Your objective
All of the material below is to be returned exactly.

——

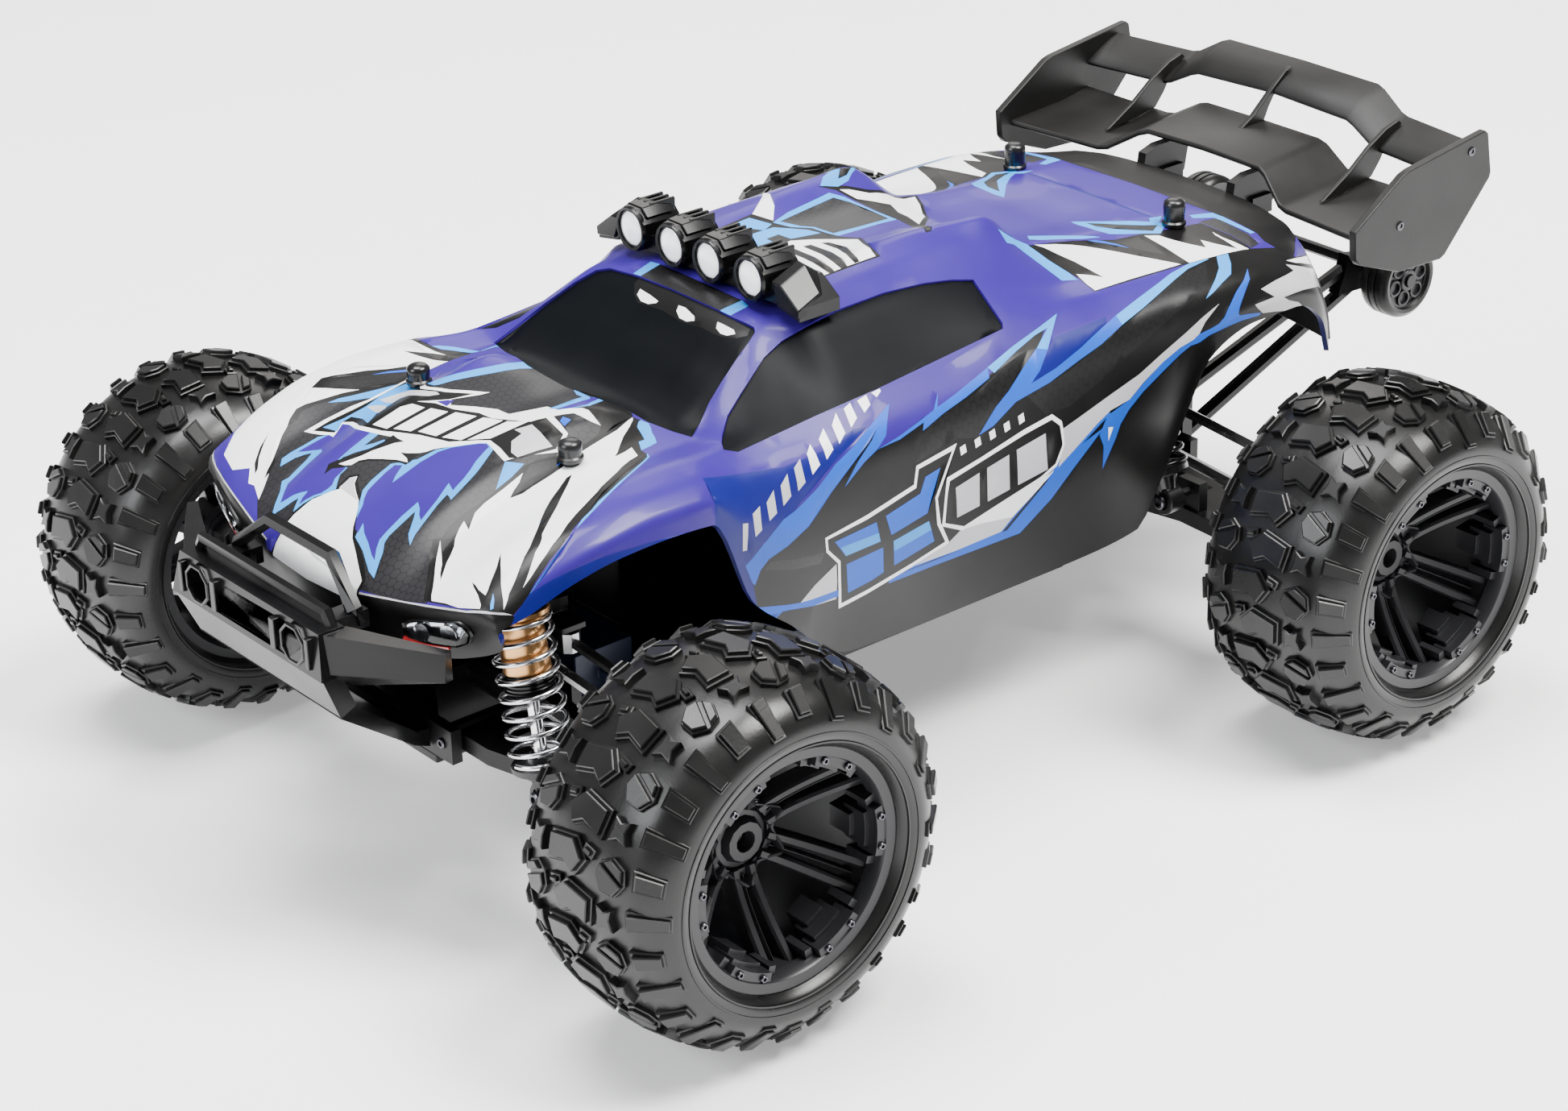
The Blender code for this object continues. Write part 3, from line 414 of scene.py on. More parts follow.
def arc_lengths(line):
    total = [0.0]
    for a, b in zip(line, line[1:]):
        total.append(total[-1] + math.dist(a, b))
    return total


TYRE_ARC = arc_lengths(TYRE_HALF)


def tyre_profile(s):
    """How far from the tyre's centre line arc s is, and its radius."""
    return tuple(float(np.interp(s, TYRE_ARC, [p[k] for p in TYRE_HALF])) for k in (0, 1))


def on_tyre(s, along, height):
    """A point at arc s across the tyre, at that distance along the tread, height above the carcass."""
    x, r = tyre_profile(abs(s))
    x1, r1 = tyre_profile(min(abs(s) + 0.8, TYRE_ARC[-1]))
    x0, r0 = tyre_profile(max(abs(s) - 0.8, 0.0))
    dx, dr = x1 - x0, r1 - r0
    size = math.hypot(dx, dr)
    x += height * (-dr / size)
    r += height * (dx / size)
    angle = along / TREAD_RADIUS
    return Vector((math.copysign(x, s) if s else 0.0, r * math.cos(angle), r * math.sin(angle)))


def inset(outline, amount):
    """The outline moved inwards by amount, mitred."""
    area = sum(a[0] * b[1] - b[0] * a[1] for a, b in zip(outline, outline[1:] + outline[:1]))
    turn = 1 if area > 0 else -1
    result = []
    count = len(outline)
    for i in range(count):
        p, q, r = (Vector(outline[(i + k) % count]).to_2d() for k in (-1, 0, 1))
        a, b = (q - p).normalized(), (r - q).normalized()
        na, nb = Vector((-a.y, a.x)) * turn, Vector((-b.y, b.x)) * turn
        middle = (na + nb).normalized()
        reach = (min(amount / max(0.35, middle.dot(na)), amount * 2.2) if amount > 0
                 else amount / max(0.35, middle.dot(na)))
        result.append(tuple(q + middle * reach))
    return result


def lug(outline, low, high, start):
    """A stepped rubber block standing on the carcass."""
    shapes = [(outline, low, True)]
    if high == "split":
        first, second = outline[:4], outline[3:] + outline[:1]
        shapes += [(inset(first, 0.45), 2.1, False), (inset(second, 0.45), 2.1, False)]
    elif high:
        shapes.append((inset(outline, 0.75), high, False))
    made = []
    for shape, height, ground in shapes:
        floor = -0.4 if ground else low - 0.3
        levels = [(shape, floor), (shape, height - 0.22), (inset(shape, 0.26), height)]
        rings = []
        for ring, level in levels:
            fade = [1.0 - 0.45 * max(0.0, min(1.0, (abs(s) - 21) / 5)) for s, _ in ring]
            rings.append([on_tyre(s, start + a, level * f if level > 0 else level) for (s, a),
                          f in zip(ring, fade)])
        made.append(loft(rings))
    return made


def tyre_mesh():
    sides = 8 * PITCHES
    half = [on_tyre(s, 0, 0) for s in np.linspace(0, TYRE_ARC[-1], 22)]
    profile = [(p.x, p.y) for p in half]
    profile = [(-x, r) for x, r in reversed(profile[1:])] + profile
    profile += [(21.2, 30.0), (21.2, 33.5), (23.0, 35.5), (21.0, 40.5), (-21.0, 40.5), (-23.0, 35.5),
                (-21.2, 33.5),
                (-21.2, 30.0)]
    rings = []
    for i in range(sides):
        a = 2 * math.pi * i / sides
        rings.append([(x, r * math.cos(a), r * math.sin(a)) for x, r in profile])
    parts = [loft(rings, closed=True)]
    for r, x, width in ((34.3, 24.95, 0.42), (31.9, 24.35, 0.35)):
        for side in (-1, 1):
            centre = (side * (x - 0.25), 0, 0)
            ring = [(0, r - width), (0.5, r - width * 0.6), (0.5, r + width * 0.6), (0, r + width)]
            parts.append(turned(centre, (side, 0, 0), ring, 112, closed=True))
    for k in range(PITCHES):
        for outline, low, high in LUG_BLOCKS:
            parts += lug(outline, low, high, k * PITCH)
            across = [(-s, a) for s, a in outline]
            parts += lug(across, low, high, (k + 0.5) * PITCH)
    return merged(parts)


def arc_block(r0, r1, a0, a1, x0, x1, steps=6):
    """A piece of a ring between two radii and two angles, from depth x0 to x1."""
    rings = []
    for i in range(steps + 1):
        a = math.radians(a0 + (a1 - a0) * i / steps)
        c, s = math.cos(a), math.sin(a)
        rings.append([(x0, r0 * c, r0 * s), (x1, r0 * c, r0 * s), (x1, r1 * c, r1 * s),
                      (x0, r1 * c, r1 * s)])
    return loft(rings)


def spoke_bar(angle, offset0, offset1, r0, r1, half, x0, x1, depth):
    """One bar of a spoke from the hub out to the rim: it rises from x0 to x1 and is bevelled along its top."""
    a = math.radians(angle)
    out, across = Vector((0, math.cos(a), math.sin(a))), Vector((0, -math.sin(a), math.cos(a)))
    rings = []
    for i in range(9):
        t = i / 8
        r = r0 + (r1 - r0) * t
        middle = offset0 + (offset1 - offset0) * t
        top = x0 + (x1 - x0) * (t ** 1.35)
        corners = ((-half, top - depth), (-half, top - 0.9), (-half + 0.55, top), (half - 0.55, top),
                   (half, top - 0.9), (half, top - depth))
        rings.append([out * r + across * (middle + w) + Vector((x, 0, 0)) for w, x in corners])
    return loft(rings)


def rim_mesh():
    sides = 96
    parts = []
    # the barrel, its bead flange and the ring's face with a soft outer edge
    barrel = [(-21, 27.6), (-21, 30.9), (-18.4, 30.9), (-17.6, 29.6), (17.8, 29.6), (18.6, 30.6),
              (20.6, 30.9),
              (21.6, 30.5), (22.0, 29.8), (21.7, 27.4), (21.0, 26.9), (17.4, 26.6), (16.4, 27.6)]
    parts.append(turned((0, 0, 0), (1, 0, 0), barrel, sides, closed=True))
    for k in range(6):
        middle = 60 * k
        # the notched bolt pads between the spokes, in steps down into the dish
        parts.append(arc_block(24.9, 27.6, middle - 14, middle + 14, 15.0, 21.3))
        parts.append(arc_block(23.7, 27.6, middle - 10.5, middle + 10.5, 11.4, 18.4))
        parts.append(arc_block(22.4, 27.6, middle - 7, middle + 7, 7.4, 14.6))
        parts.append(arc_block(24.4, 27.6, middle - 20, middle - 15.5, 12.0, 19.4, 2))
        parts.append(arc_block(24.4, 27.6, middle + 15.5, middle + 20, 12.0, 19.4, 2))
        for side in (-1, 1):
            parts.append(spoke_bar(30 + middle, side * 2.3, side * 3.3, 7.2, 27.6, 1.25, 3.6, 16.0, 6.0))
            parts.append(spoke_bar(30 + middle, side * 4.4, side * 0.6, 7.4, 11.0, 0.9, 3.2, 6.0, 4.0))
        parts.append(spoke_bar(30 + middle, 0, 0, 9.0, 27.4, 0.42, 3.0, 13.4, 4.0))
    hub = [(-6.4, 2.6), (-6.4, 8.2), (-1.0, 8.2), (1.6, 8.0), (2.4, 7.2), (2.6, 5.9), (3.6, 5.5),
           (4.6, 4.9),
           (4.6, 2.7), (4.0, 2.4)]
    parts.append(turned((0, 0, 0), (1, 0, 0), hub, 12, closed=True))
    parts.append(turned((0, 0, 0), (1, 0, 0), [(-6, 7.8), (-6, 10.4), (1.8, 10.4), (2.6, 9.8), (2.6, 7.8)],
                        48,
                        closed=True))
    return merged(parts)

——

Exercise solution
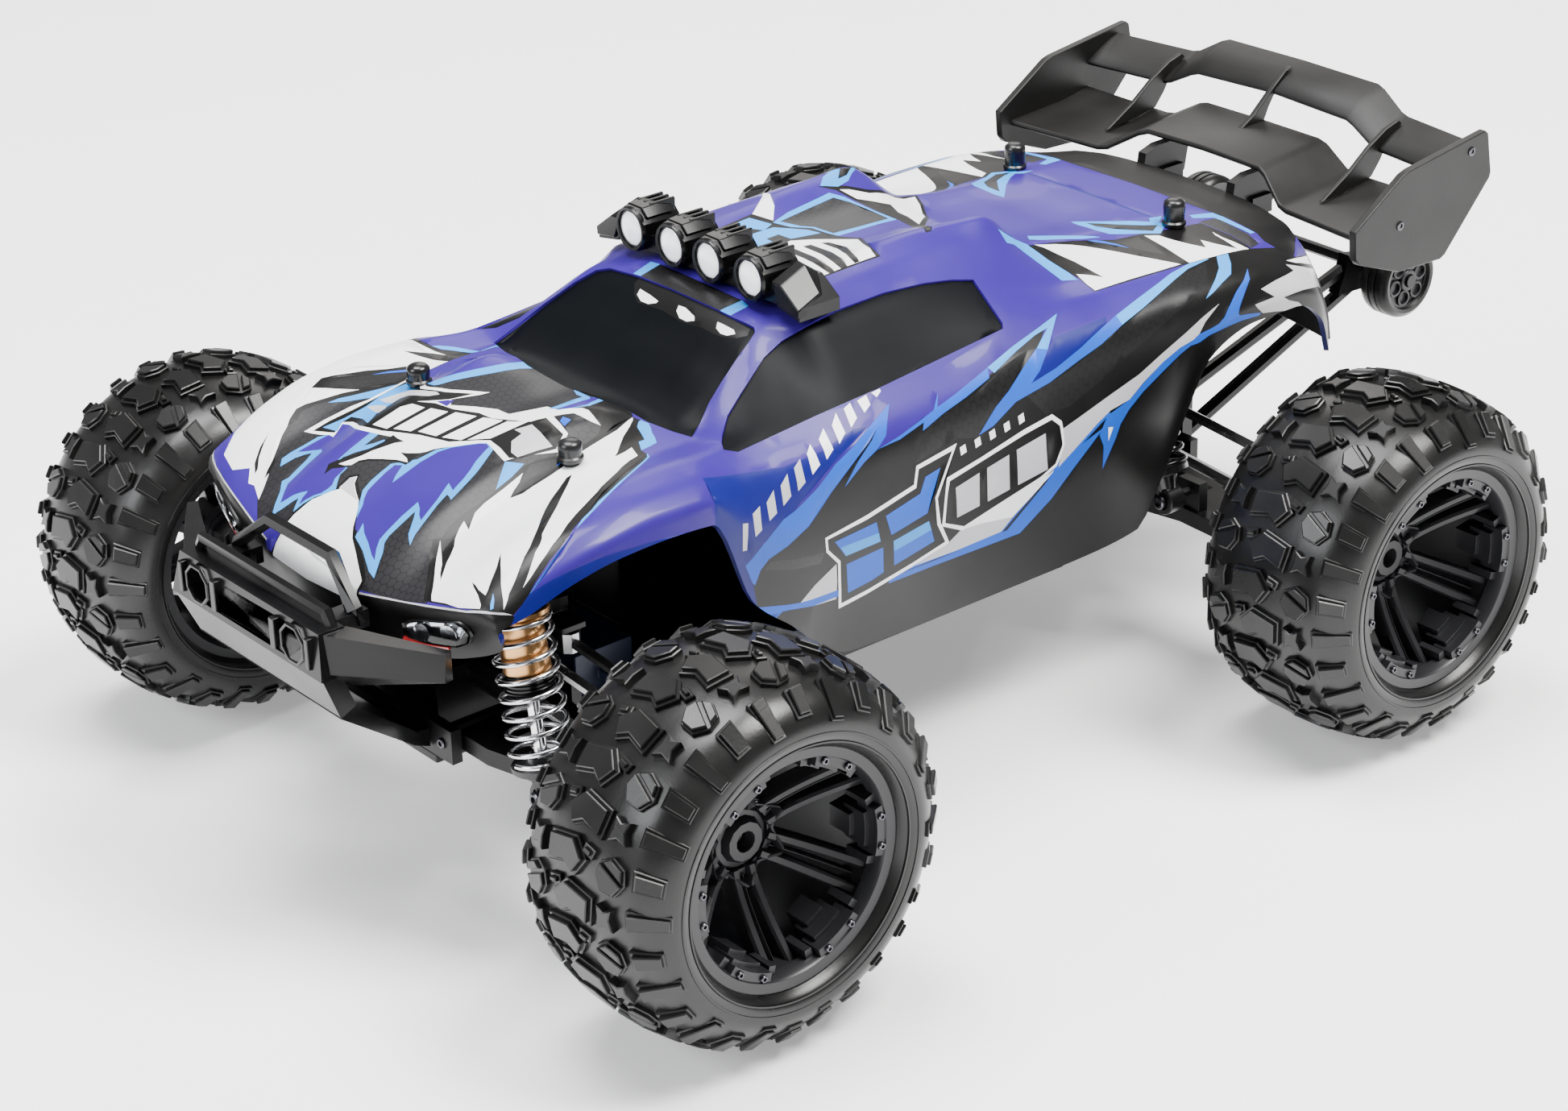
The Blender code for this object continues. Write part 3, from line 414 of scene.py on. More parts follow.
def arc_lengths(line):
    total = [0.0]
    for a, b in zip(line, line[1:]):
        total.append(total[-1] + math.dist(a, b))
    return total


TYRE_ARC = arc_lengths(TYRE_HALF)


def tyre_profile(s):
    """How far from the tyre's centre line arc s is, and its radius."""
    return tuple(float(np.interp(s, TYRE_ARC, [p[k] for p in TYRE_HALF])) for k in (0, 1))


def on_tyre(s, along, height):
    """A point at arc s across the tyre, at that distance along the tread, height above the carcass."""
    x, r = tyre_profile(abs(s))
    x1, r1 = tyre_profile(min(abs(s) + 0.8, TYRE_ARC[-1]))
    x0, r0 = tyre_profile(max(abs(s) - 0.8, 0.0))
    dx, dr = x1 - x0, r1 - r0
    size = math.hypot(dx, dr)
    x += height * (-dr / size)
    r += height * (dx / size)
    angle = along / TREAD_RADIUS
    return Vector((math.copysign(x, s) if s else 0.0, r * math.cos(angle), r * math.sin(angle)))


def inset(outline, amount):
    """The outline moved inwards by amount, mitred."""
    area = sum(a[0] * b[1] - b[0] * a[1] for a, b in zip(outline, outline[1:] + outline[:1]))
    turn = 1 if area > 0 else -1
    result = []
    count = len(outline)
    for i in range(count):
        p, q, r = (Vector(outline[(i + k) % count]).to_2d() for k in (-1, 0, 1))
        a, b = (q - p).normalized(), (r - q).normalized()
        na, nb = Vector((-a.y, a.x)) * turn, Vector((-b.y, b.x)) * turn
        middle = (na + nb).normalized()
        reach = (min(amount / max(0.35, middle.dot(na)), amount * 2.2) if amount > 0
                 else amount / max(0.35, middle.dot(na)))
        result.append(tuple(q + middle * reach))
    return result


def lug(outline, low, high, start):
    """A stepped rubber block standing on the carcass."""
    shapes = [(outline, low, True)]
    if high == "split":
        first, second = outline[:4], outline[3:] + outline[:1]
        shapes += [(inset(first, 0.45), 2.1, False), (inset(second, 0.45), 2.1, False)]
    elif high:
        shapes.append((inset(outline, 0.75), high, False))
    made = []
    for shape, height, ground in shapes:
        floor = -0.4 if ground else low - 0.3
        levels = [(shape, floor), (shape, height - 0.22), (inset(shape, 0.26), height)]
        rings = []
        for ring, level in levels:
            fade = [1.0 - 0.45 * max(0.0, min(1.0, (abs(s) - 21) / 5)) for s, _ in ring]
            rings.append([on_tyre(s, start + a, level * f if level > 0 else level) for (s, a),
                          f in zip(ring, fade)])
        made.append(loft(rings))
    return made


def tyre_mesh():
    sides = 8 * PITCHES
    half = [on_tyre(s, 0, 0) for s in np.linspace(0, TYRE_ARC[-1], 22)]
    profile = [(p.x, p.y) for p in half]
    profile = [(-x, r) for x, r in reversed(profile[1:])] + profile
    profile += [(21.2, 30.0), (21.2, 33.5), (23.0, 35.5), (21.0, 40.5), (-21.0, 40.5), (-23.0, 35.5),
                (-21.2, 33.5),
                (-21.2, 30.0)]
    rings = []
    for i in range(sides):
        a = 2 * math.pi * i / sides
        rings.append([(x, r * math.cos(a), r * math.sin(a)) for x, r in profile])
    parts = [loft(rings, closed=True)]
    for r, x, width in ((34.3, 24.95, 0.42), (31.9, 24.35, 0.35)):
        for side in (-1, 1):
            centre = (side * (x - 0.25), 0, 0)
            ring = [(0, r - width), (0.5, r - width * 0.6), (0.5, r + width * 0.6), (0, r + width)]
            parts.append(turned(centre, (side, 0, 0), ring, 112, closed=True))
    for k in range(PITCHES):
        for outline, low, high in LUG_BLOCKS:
            parts += lug(outline, low, high, k * PITCH)
            across = [(-s, a) for s, a in outline]
            parts += lug(across, low, high, (k + 0.5) * PITCH)
    return merged(parts)


def arc_block(r0, r1, a0, a1, x0, x1, steps=6):
    """A piece of a ring between two radii and two angles, from depth x0 to x1."""
    rings = []
    for i in range(steps + 1):
        a = math.radians(a0 + (a1 - a0) * i / steps)
        c, s = math.cos(a), math.sin(a)
        rings.append([(x0, r0 * c, r0 * s), (x1, r0 * c, r0 * s), (x1, r1 * c, r1 * s),
                      (x0, r1 * c, r1 * s)])
    return loft(rings)


def spoke_bar(angle, offset0, offset1, r0, r1, half, x0, x1, depth):
    """One bar of a spoke from the hub out to the rim: it rises from x0 to x1 and is bevelled along its top."""
    a = math.radians(angle)
    out, across = Vector((0, math.cos(a), math.sin(a))), Vector((0, -math.sin(a), math.cos(a)))
    rings = []
    for i in range(9):
        t = i / 8
        r = r0 + (r1 - r0) * t
        middle = offset0 + (offset1 - offset0) * t
        top = x0 + (x1 - x0) * (t ** 1.35)
        corners = ((-half, top - depth), (-half, top - 0.9), (-half + 0.55, top), (half - 0.55, top),
                   (half, top - 0.9), (half, top - depth))
        rings.append([out * r + across * (middle + w) + Vector((x, 0, 0)) for w, x in corners])
    return loft(rings)


def rim_mesh():
    sides = 96
    parts = []
    # the barrel, its bead flange and the ring's face with a soft outer edge
    barrel = [(-21, 27.6), (-21, 30.9), (-18.4, 30.9), (-17.6, 29.6), (17.8, 29.6), (18.6, 30.6),
              (20.6, 30.9),
              (21.6, 30.5), (22.0, 29.8), (21.7, 27.4), (21.0, 26.9), (17.4, 26.6), (16.4, 27.6)]
    parts.append(turned((0, 0, 0), (1, 0, 0), barrel, sides, closed=True))
    for k in range(6):
        middle = 60 * k
        # the notched bolt pads between the spokes, in steps down into the dish
        parts.append(arc_block(24.9, 27.6, middle - 14, middle + 14, 15.0, 21.3))
        parts.append(arc_block(23.7, 27.6, middle - 10.5, middle + 10.5, 11.4, 18.4))
        parts.append(arc_block(22.4, 27.6, middle - 7, middle + 7, 7.4, 14.6))
        parts.append(arc_block(24.4, 27.6, middle - 20, middle - 15.5, 12.0, 19.4, 2))
        parts.append(arc_block(24.4, 27.6, middle + 15.5, middle + 20, 12.0, 19.4, 2))
        for side in (-1, 1):
            parts.append(spoke_bar(30 + middle, side * 2.3, side * 3.3, 7.2, 27.6, 1.25, 3.6, 16.0, 6.0))
            parts.append(spoke_bar(30 + middle, side * 4.4, side * 0.6, 7.4, 11.0, 0.9, 3.2, 6.0, 4.0))
        parts.append(spoke_bar(30 + middle, 0, 0, 9.0, 27.4, 0.42, 3.0, 13.4, 4.0))
    hub = [(-6.4, 2.6), (-6.4, 8.2), (-1.0, 8.2), (1.6, 8.0), (2.4, 7.2), (2.6, 5.9), (3.6, 5.5),
           (4.6, 4.9),
           (4.6, 2.7), (4.0, 2.4)]
    parts.append(turned((0, 0, 0), (1, 0, 0), hub, 12, closed=True))
    parts.append(turned((0, 0, 0), (1, 0, 0), [(-6, 7.8), (-6, 10.4), (1.8, 10.4), (2.6, 9.8), (2.6, 7.8)],
                        48,
                        closed=True))
    return merged(parts)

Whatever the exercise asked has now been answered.